A group of strong-men living on the island has been spending years accumulating wealth. Mostly, they have done this through strong-arm tactics. They have gone to property owners and commanded that they turn over property or face the consequences. They have enslaved people - forcing people to work on improving their property, planting and harvesting their crops, assembling material in their shops, collecting the benefits in ways that substantially prevented their "workers" from having the opportunity to leave. As a result, this small subset of the population - let us imagine that this top 1% owns half of the island.

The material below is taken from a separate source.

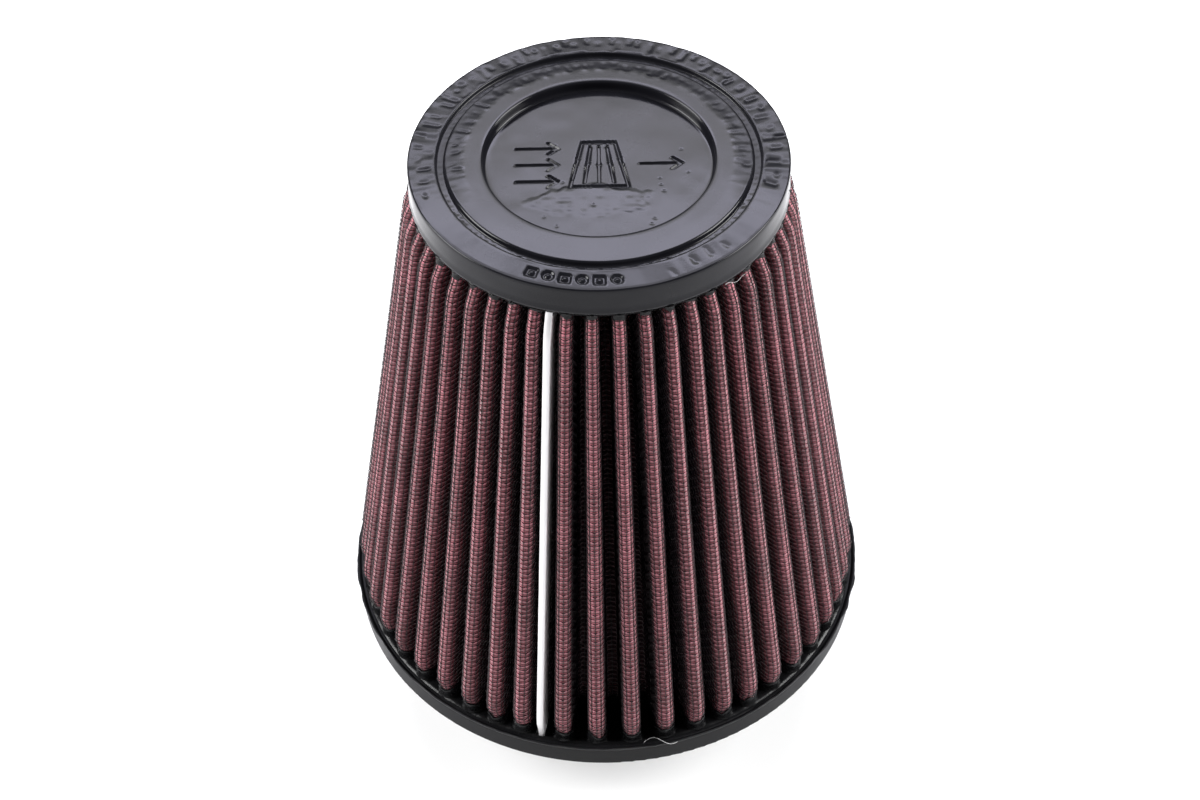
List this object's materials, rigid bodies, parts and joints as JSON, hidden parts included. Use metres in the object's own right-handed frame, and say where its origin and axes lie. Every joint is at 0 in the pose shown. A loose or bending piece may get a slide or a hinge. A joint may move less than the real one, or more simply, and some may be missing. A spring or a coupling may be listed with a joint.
{
  "type": "air filter",
  "caption": "Cone air filter: pleated gauze between wire screens, a rubber base with a clamp-on neck and worm-drive clamp, and a closed rubber cap.",
  "frame": {"origin": "centre of the neck's mouth, the filter's lowest face as it stands", "axes": "+Z along the filter's axis, from the neck's mouth to the closed cap; the seam strip faces -Y, a little towards -X; the clamp's housing faces +X"},
  "size_m": [0.14, 0.14, 0.1785],
  "materials": {
    "base_rubber": "moulded black rubber, satin, slightly glossy where it has wicked up the pleats",
    "cap_rubber": "poured dark grey rubber, glossy, with flow wrinkles and small pits",
    "oiled_gauze": "open cotton gauze, tacky with red filter oil, blotchy",
    "screen_wire": "woven aluminium wire, dull, stained by the oil",
    "seam_metal": "bright rolled strip with fine marks along its length",
    "clamp_steel": "stainless strip, brushed along its length",
    "screw_zinc": "plated steel screw, semi-bright"
  },
  "bodies": {
    "filter": {"base_flange": "base_rubber", "inner_screen": "screen_wire", "gauze_layer_1": "oiled_gauze", "gauze_layer_2": "oiled_gauze", "gauze_layer_3": "oiled_gauze", "gauze_layer_4": "oiled_gauze", "outer_screen": "screen_wire", "seam_clip": "seam_metal", "top_cap": "cap_rubber"},
    "clamp": {"clamp_band": "clamp_steel", "clamp_housing": "clamp_steel"},
    "screw": {"clamp_screw": "screw_zinc"}
  },
  "joints": [
    {"name": "clamp_turn", "type": "hinge", "parent": "filter", "child": "clamp", "pos_m": [0, 0, 0.011], "axis": [0, 0, 1], "continuous": true},
    {"name": "screw_turn", "type": "hinge", "parent": "clamp", "child": "screw", "pos_m": [0.04433, 0, 0.011], "axis": [0, -1, 0], "continuous": true}
  ]
}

NOW that they have accumulated all of this properly - mostly through violence and forces appropriation - they want to institute a new social rule. This rule says that no person can take property from another by force.
Would that be right?
Let's use another example. A thief pulls out a gun and tells you to step into the alley. There, he forces you to hand over your wallet, your watch, and . . . well . . . "that's a nice looking suit you are wearing." Then, after he has taken these things from you, he then announces, "New rule: No person may take property from another person by force."
NOW he says it.
This idea that no person may take the property of another person by force lies at the core of libertarianism. We can see why those people who have already taken a large amount of property from others by force . . . who have, in fact, taken about as much as they can effectively take . . . would then insist that it would be wrong for others to take property by force FROM THEM.
However, aren't these libertarians ignoring history? Would it not still be the case that the robber owes something to the robbed? The extortionist owes something to those from whom they extorted? The slave owner owe something to those he enslaved?